Combining my background in performing and visual arts, political philosophy and cognitive sciences, in a radical change of the political paradigm of art by
encouraging the public to occupy, personally, socially and politically the stage,
instead of just applauding others,
this project is about handing the pleasure of agency back to the audience, encouraging them to perform, to act, to move beyond mere visuality and spectatorship — subversive acts in a world more and more tempted by authoritarianism. Besides having a mycelium structure, ideally extending and freeing itself into public spaces with some outdoor works and happenings, this alternative futures laboratory challenges the prescriptive frames in which we are used to consume art, putting together in it from schools to architects/urbanists groups and academia milieu. This extension in unexpected forms toward unexpected spaces will a be kind reminder that far from being a mere decoration with humans and objects, art is a survival practice, skill and tool in times of crisis. Lack of sustenance for art is not just an act of political neglect and ignorance, but an act of collective suicide.

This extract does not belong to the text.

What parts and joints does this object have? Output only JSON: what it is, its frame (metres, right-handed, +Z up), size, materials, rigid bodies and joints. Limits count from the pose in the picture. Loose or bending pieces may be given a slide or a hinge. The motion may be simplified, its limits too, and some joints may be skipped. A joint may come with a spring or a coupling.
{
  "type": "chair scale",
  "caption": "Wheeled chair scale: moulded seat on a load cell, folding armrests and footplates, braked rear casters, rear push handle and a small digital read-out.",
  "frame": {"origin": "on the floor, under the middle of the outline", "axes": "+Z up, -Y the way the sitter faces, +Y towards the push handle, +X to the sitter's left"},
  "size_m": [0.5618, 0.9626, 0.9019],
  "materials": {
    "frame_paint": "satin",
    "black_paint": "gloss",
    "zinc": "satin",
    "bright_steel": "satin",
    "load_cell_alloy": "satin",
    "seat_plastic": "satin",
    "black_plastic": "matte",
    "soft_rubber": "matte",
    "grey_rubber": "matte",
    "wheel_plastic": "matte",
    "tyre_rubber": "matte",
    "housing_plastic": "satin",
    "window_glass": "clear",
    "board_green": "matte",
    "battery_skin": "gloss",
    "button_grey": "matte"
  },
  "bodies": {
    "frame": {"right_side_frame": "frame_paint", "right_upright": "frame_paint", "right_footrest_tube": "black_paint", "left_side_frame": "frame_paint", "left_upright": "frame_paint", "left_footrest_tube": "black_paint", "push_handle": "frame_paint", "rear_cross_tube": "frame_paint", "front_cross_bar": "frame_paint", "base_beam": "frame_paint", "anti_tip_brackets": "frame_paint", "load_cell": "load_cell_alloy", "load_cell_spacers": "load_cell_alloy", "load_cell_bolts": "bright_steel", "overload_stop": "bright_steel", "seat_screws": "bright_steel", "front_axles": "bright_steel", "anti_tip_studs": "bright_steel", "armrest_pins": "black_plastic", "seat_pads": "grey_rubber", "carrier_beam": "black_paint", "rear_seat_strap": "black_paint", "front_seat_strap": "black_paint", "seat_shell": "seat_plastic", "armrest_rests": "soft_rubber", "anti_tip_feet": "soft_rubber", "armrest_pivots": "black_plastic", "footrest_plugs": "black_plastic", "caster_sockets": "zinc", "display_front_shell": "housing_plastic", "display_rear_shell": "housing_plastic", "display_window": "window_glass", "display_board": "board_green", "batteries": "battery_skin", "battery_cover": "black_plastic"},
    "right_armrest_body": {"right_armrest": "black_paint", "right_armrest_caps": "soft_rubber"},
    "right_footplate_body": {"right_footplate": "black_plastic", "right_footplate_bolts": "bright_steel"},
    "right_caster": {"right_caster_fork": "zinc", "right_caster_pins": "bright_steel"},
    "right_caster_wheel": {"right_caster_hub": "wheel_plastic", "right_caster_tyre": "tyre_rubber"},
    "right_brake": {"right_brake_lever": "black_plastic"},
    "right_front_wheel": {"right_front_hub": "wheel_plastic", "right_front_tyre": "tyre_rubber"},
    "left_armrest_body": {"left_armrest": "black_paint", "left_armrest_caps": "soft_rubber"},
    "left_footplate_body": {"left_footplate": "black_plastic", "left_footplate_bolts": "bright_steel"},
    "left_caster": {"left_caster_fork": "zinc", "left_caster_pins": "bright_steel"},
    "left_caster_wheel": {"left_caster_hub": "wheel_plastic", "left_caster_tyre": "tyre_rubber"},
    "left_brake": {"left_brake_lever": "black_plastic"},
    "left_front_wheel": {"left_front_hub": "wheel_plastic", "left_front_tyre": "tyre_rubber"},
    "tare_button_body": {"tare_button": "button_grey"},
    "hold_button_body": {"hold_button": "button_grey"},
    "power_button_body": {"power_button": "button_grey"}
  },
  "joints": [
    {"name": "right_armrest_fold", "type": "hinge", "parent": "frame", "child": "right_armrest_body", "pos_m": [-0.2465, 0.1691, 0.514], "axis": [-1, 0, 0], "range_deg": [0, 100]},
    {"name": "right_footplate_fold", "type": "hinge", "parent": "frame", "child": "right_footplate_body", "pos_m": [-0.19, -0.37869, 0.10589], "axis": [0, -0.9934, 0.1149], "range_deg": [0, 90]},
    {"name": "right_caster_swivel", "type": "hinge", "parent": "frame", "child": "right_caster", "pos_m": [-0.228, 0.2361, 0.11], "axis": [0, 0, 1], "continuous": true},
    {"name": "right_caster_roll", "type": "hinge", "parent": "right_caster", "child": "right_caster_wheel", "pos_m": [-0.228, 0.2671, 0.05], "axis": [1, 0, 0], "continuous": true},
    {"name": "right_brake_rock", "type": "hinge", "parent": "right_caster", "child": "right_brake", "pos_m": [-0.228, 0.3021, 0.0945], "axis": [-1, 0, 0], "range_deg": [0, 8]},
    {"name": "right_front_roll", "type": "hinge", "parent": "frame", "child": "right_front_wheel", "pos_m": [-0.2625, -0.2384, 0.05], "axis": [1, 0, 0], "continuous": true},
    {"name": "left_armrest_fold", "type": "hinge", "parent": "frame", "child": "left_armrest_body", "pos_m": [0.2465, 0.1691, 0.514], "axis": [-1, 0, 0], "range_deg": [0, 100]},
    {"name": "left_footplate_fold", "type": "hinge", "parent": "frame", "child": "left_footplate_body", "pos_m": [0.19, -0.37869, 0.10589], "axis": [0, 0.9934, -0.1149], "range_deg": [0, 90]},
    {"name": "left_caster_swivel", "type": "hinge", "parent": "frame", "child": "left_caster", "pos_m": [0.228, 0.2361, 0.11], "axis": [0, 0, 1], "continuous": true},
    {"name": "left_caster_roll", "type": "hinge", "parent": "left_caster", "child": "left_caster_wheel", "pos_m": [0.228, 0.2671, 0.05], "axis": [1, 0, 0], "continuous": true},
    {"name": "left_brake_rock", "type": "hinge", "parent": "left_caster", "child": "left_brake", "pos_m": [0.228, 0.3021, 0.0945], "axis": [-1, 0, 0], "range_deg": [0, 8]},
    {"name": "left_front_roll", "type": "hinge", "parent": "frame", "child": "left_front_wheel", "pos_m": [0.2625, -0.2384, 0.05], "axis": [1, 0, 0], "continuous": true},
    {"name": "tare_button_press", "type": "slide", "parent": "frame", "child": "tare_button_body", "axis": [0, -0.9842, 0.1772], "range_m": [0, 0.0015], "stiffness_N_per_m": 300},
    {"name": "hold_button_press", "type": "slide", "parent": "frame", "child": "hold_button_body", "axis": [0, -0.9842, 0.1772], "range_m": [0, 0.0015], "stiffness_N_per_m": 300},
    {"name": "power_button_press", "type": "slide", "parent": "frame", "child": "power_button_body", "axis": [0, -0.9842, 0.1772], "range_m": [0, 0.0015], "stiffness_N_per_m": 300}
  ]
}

This project is also an artistic action of solidarity with a huge chorus of 15 364 scientists from 184 countries who signed, in 2017, “Warning to Humanity: A Second Notice”.
This document came as a continuation of the first notice “World Scientists’ Warning to Humanity”, penned in 1992 by the Union of Concerned Scientists with more than 1700 independent scientists, including the majority of Nobel laureates of that time. These two moments probably marked the largest gatherings of brainpower ever to happen on the face of Earth. Both cautioned that: “a great change in our stewardship of the Earth and the life on it is required, if vast human misery is to be avoided.” "Stewardship of the Earth" is used in the sense of taking care of, of caring for, of doing the necessary things for someone who needs help or protection, of treating something in such a way that it stays in good condition. In one word of loving. The largest gathering of brainpower ever to happen on the face of Earth reached this simple conclusion: that the distance between humanity and its vast misery can be accurately measured by our capacity of loving. As simple and as elegant as that! The question how to stop wars instead of starting them invites reflection, transformation, and action, trying to ensure that artists and scientists will have not just a place in the future, but a relevant place in shaping a more tolerable future.

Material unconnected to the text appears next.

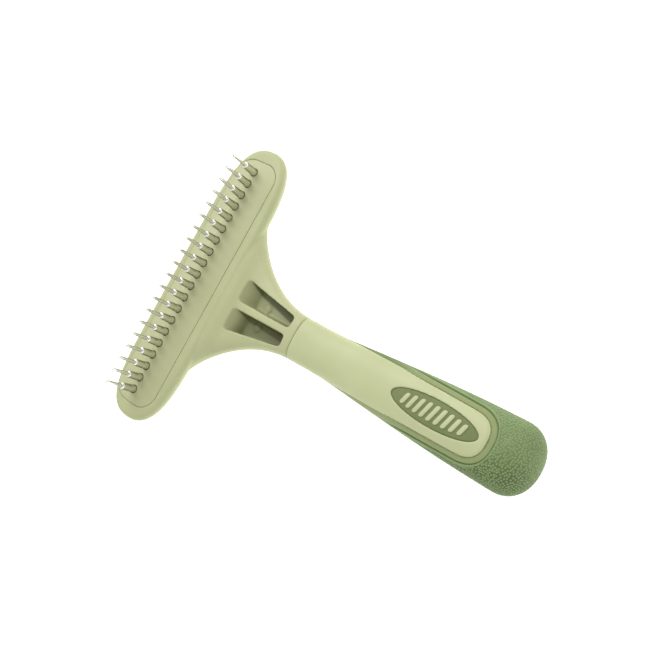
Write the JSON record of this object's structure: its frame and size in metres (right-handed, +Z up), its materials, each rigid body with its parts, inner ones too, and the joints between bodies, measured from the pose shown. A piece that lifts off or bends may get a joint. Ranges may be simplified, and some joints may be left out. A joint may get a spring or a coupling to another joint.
{
  "type": "dematting comb",
  "caption": "T-shaped pet dematting comb: a plastic head with a single row of stepped, free-turning steel pins on a soft-gripped handle.",
  "frame": {"origin": "under the middle of the tool's length, on the surface it lies on, pins up", "axes": "+X from the head to the end of the handle, +Y along the head, +Z up along the pins"},
  "size_m": [0.1584, 0.1162, 0.0261],
  "materials": {
    "head_plastic": "satin moulded",
    "handle_plastic": "satin moulded",
    "grip_rubber": "pebbled soft grip",
    "badge_rubber": "smooth matte",
    "pin_steel": "polished"
  },
  "bodies": {
    "tool": {"head_frame": "head_plastic", "pin_plate": "head_plastic", "handle_core": "handle_plastic", "rubber_grip": "grip_rubber", "badge_inlay": "badge_rubber", "tang_dowel": "pin_steel"},
    "turning_pin_01": {"pin_01": "pin_steel"},
    "turning_pin_02": {"pin_02": "pin_steel"},
    "turning_pin_03": {"pin_03": "pin_steel"},
    "turning_pin_04": {"pin_04": "pin_steel"},
    "turning_pin_05": {"pin_05": "pin_steel"},
    "turning_pin_06": {"pin_06": "pin_steel"},
    "turning_pin_07": {"pin_07": "pin_steel"},
    "turning_pin_08": {"pin_08": "pin_steel"},
    "turning_pin_09": {"pin_09": "pin_steel"},
    "turning_pin_10": {"pin_10": "pin_steel"},
    "turning_pin_11": {"pin_11": "pin_steel"},
    "turning_pin_12": {"pin_12": "pin_steel"},
    "turning_pin_13": {"pin_13": "pin_steel"},
    "turning_pin_14": {"pin_14": "pin_steel"},
    "turning_pin_15": {"pin_15": "pin_steel"},
    "turning_pin_16": {"pin_16": "pin_steel"},
    "turning_pin_17": {"pin_17": "pin_steel"},
    "turning_pin_18": {"pin_18": "pin_steel"},
    "turning_pin_19": {"pin_19": "pin_steel"},
    "turning_pin_20": {"pin_20": "pin_steel"}
  },
  "joints": [
    {"name": "pin_01_turn", "type": "hinge", "parent": "tool", "child": "turning_pin_01", "pos_m": [-0.0678, -0.0475, 0.0101], "axis": [0, 0, 1], "continuous": true},
    {"name": "pin_02_turn", "type": "hinge", "parent": "tool", "child": "turning_pin_02", "pos_m": [-0.0678, -0.0425, 0.0101], "axis": [0, 0, 1], "continuous": true},
    {"name": "pin_03_turn", "type": "hinge", "parent": "tool", "child": "turning_pin_03", "pos_m": [-0.0678, -0.0375, 0.0101], "axis": [0, 0, 1], "continuous": true},
    {"name": "pin_04_turn", "type": "hinge", "parent": "tool", "child": "turning_pin_04", "pos_m": [-0.0678, -0.0325, 0.0101], "axis": [0, 0, 1], "continuous": true},
    {"name": "pin_05_turn", "type": "hinge", "parent": "tool", "child": "turning_pin_05", "pos_m": [-0.0678, -0.0275, 0.0101], "axis": [0, 0, 1], "continuous": true},
    {"name": "pin_06_turn", "type": "hinge", "parent": "tool", "child": "turning_pin_06", "pos_m": [-0.0678, -0.0225, 0.0101], "axis": [0, 0, 1], "continuous": true},
    {"name": "pin_07_turn", "type": "hinge", "parent": "tool", "child": "turning_pin_07", "pos_m": [-0.0678, -0.0175, 0.0101], "axis": [0, 0, 1], "continuous": true},
    {"name": "pin_08_turn", "type": "hinge", "parent": "tool", "child": "turning_pin_08", "pos_m": [-0.0678, -0.0125, 0.0101], "axis": [0, 0, 1], "continuous": true},
    {"name": "pin_09_turn", "type": "hinge", "parent": "tool", "child": "turning_pin_09", "pos_m": [-0.0678, -0.0075, 0.0101], "axis": [0, 0, 1], "continuous": true},
    {"name": "pin_10_turn", "type": "hinge", "parent": "tool", "child": "turning_pin_10", "pos_m": [-0.0678, -0.0025, 0.0101], "axis": [0, 0, 1], "continuous": true},
    {"name": "pin_11_turn", "type": "hinge", "parent": "tool", "child": "turning_pin_11", "pos_m": [-0.0678, 0.0025, 0.0101], "axis": [0, 0, 1], "continuous": true},
    {"name": "pin_12_turn", "type": "hinge", "parent": "tool", "child": "turning_pin_12", "pos_m": [-0.0678, 0.0075, 0.0101], "axis": [0, 0, 1], "continuous": true},
    {"name": "pin_13_turn", "type": "hinge", "parent": "tool", "child": "turning_pin_13", "pos_m": [-0.0678, 0.0125, 0.0101], "axis": [0, 0, 1], "continuous": true},
    {"name": "pin_14_turn", "type": "hinge", "parent": "tool", "child": "turning_pin_14", "pos_m": [-0.0678, 0.0175, 0.0101], "axis": [0, 0, 1], "continuous": true},
    {"name": "pin_15_turn", "type": "hinge", "parent": "tool", "child": "turning_pin_15", "pos_m": [-0.0678, 0.0225, 0.0101], "axis": [0, 0, 1], "continuous": true},
    {"name": "pin_16_turn", "type": "hinge", "parent": "tool", "child": "turning_pin_16", "pos_m": [-0.0678, 0.0275, 0.0101], "axis": [0, 0, 1], "continuous": true},
    {"name": "pin_17_turn", "type": "hinge", "parent": "tool", "child": "turning_pin_17", "pos_m": [-0.0678, 0.0325, 0.0101], "axis": [0, 0, 1], "continuous": true},
    {"name": "pin_18_turn", "type": "hinge", "parent": "tool", "child": "turning_pin_18", "pos_m": [-0.0678, 0.0375, 0.0101], "axis": [0, 0, 1], "continuous": true},
    {"name": "pin_19_turn", "type": "hinge", "parent": "tool", "child": "turning_pin_19", "pos_m": [-0.0678, 0.0425, 0.0101], "axis": [0, 0, 1], "continuous": true},
    {"name": "pin_20_turn", "type": "hinge", "parent": "tool", "child": "turning_pin_20", "pos_m": [-0.0678, 0.0475, 0.0101], "axis": [0, 0, 1], "continuous": true}
  ]
}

Togetherness games and practiced imagination are here the matched keys for playing in scenarios of collective dreams instead of one of collective nightmare.
1st PEACE SPACES FOR KIDS:
I asked some years ago Milena Dragićević Šešic, head of the UNESCO Chair on Interculturalism, Art Management and Mediation, isn`t it true that if some playful trainings in empathy, logic and democracy, based on practices from art, would be introduced in all the kindergartens and schools, let`s say from next year, 20 years from now the world would be less affected by the avoidable sufferings of conflicts, social injustice, risk of authoritarian regimes or even wars? She said yes, of course, if a political will would let that happen on a larger scale. This first step in my proposal is heading toward the educational milieu, kindergartens included, offering a simple routine composed of 5 exercises from improvisation and theater laboratories, that may bring social change through opening more peace spaces. Previously as a workshop called 5 performative solutions for social change I`ve held for Goethe Institute Bucharest as a result of a performative research I conducted. This was an artistic response to 5 recent scientific experiments. The results of PEACE SPACE for kids will be some workshops I will hold for educators and pupils and a video installation that can function in art spaces but that can also be distributed in schools around the world.
2nd How NOT to Plant a Baobab in Greenland
Because our cities are huge fitness apparatuses for social and political regimes we live in, this will be a boardgame and performative installation redefining the minimum vital of modernists and designed for the usage of architects & urbanists as a tool for mapping more profoundly their clients’ requirements and genuine needs, in order to propose spaces that are not useless or, even worse, detested by their inhabitants, but rather help them harmonize themselves with the humans and nature around. In a form not yet developed for architects/urbanists, How NOT to Plant a Baobab in Greenland was first presented in Now the impulse is to live! curated by Raluca Voinea and Adelina Luft @ CCA Topocentrala, Sofia, 2022 as a board game for post-apocalyptic relationships. In that form it was meant for those who intend to live and work together, from couples to partners, from organizations to communities.
3rd Non-dystopian work futures
If, like some feminists said, even the personal is political, work is definitely, always political! Thus, designing the settings and conditions for the future of the work and of sustainable creative leadership goes hand in hand with designing the geometries of power of the future political systems. Milgram`s obedience experiment had horrible results even in democratic societies. This will be a performative installation redefining work beyond obedience. Last year in a short visit in Berlin I started a workshop format called 5 steps to dance as a leader even in times of crisis, stating that more than ever, humanity needs intelligent and warm-hearted guides toward a more desirable future.
4th Fitness for Dreamers
One of my main projects of cognitive choreographies is Fitness for Dreamers. It is a survival training, a way of reveling, with the help of dreams, scores for change readiness in crisis situations. The social reality is performative. Social phenomenon appear because we affirm them and we organize ourselves to act in the direction of their apparition. They are not like mountains, tornadoes, volcanos, rainbows, oceans, that exist independently of our words, deeds, desires. Social phenomenon are more similar to collective dreams, or, sometimes nightmares. The latest researches in sleep and dream neuroscience showed that dreams are essential tools for our problem-solving abilities. Dreams are complex laboratories of thoughts and very effective rehearsals for unexpected situations.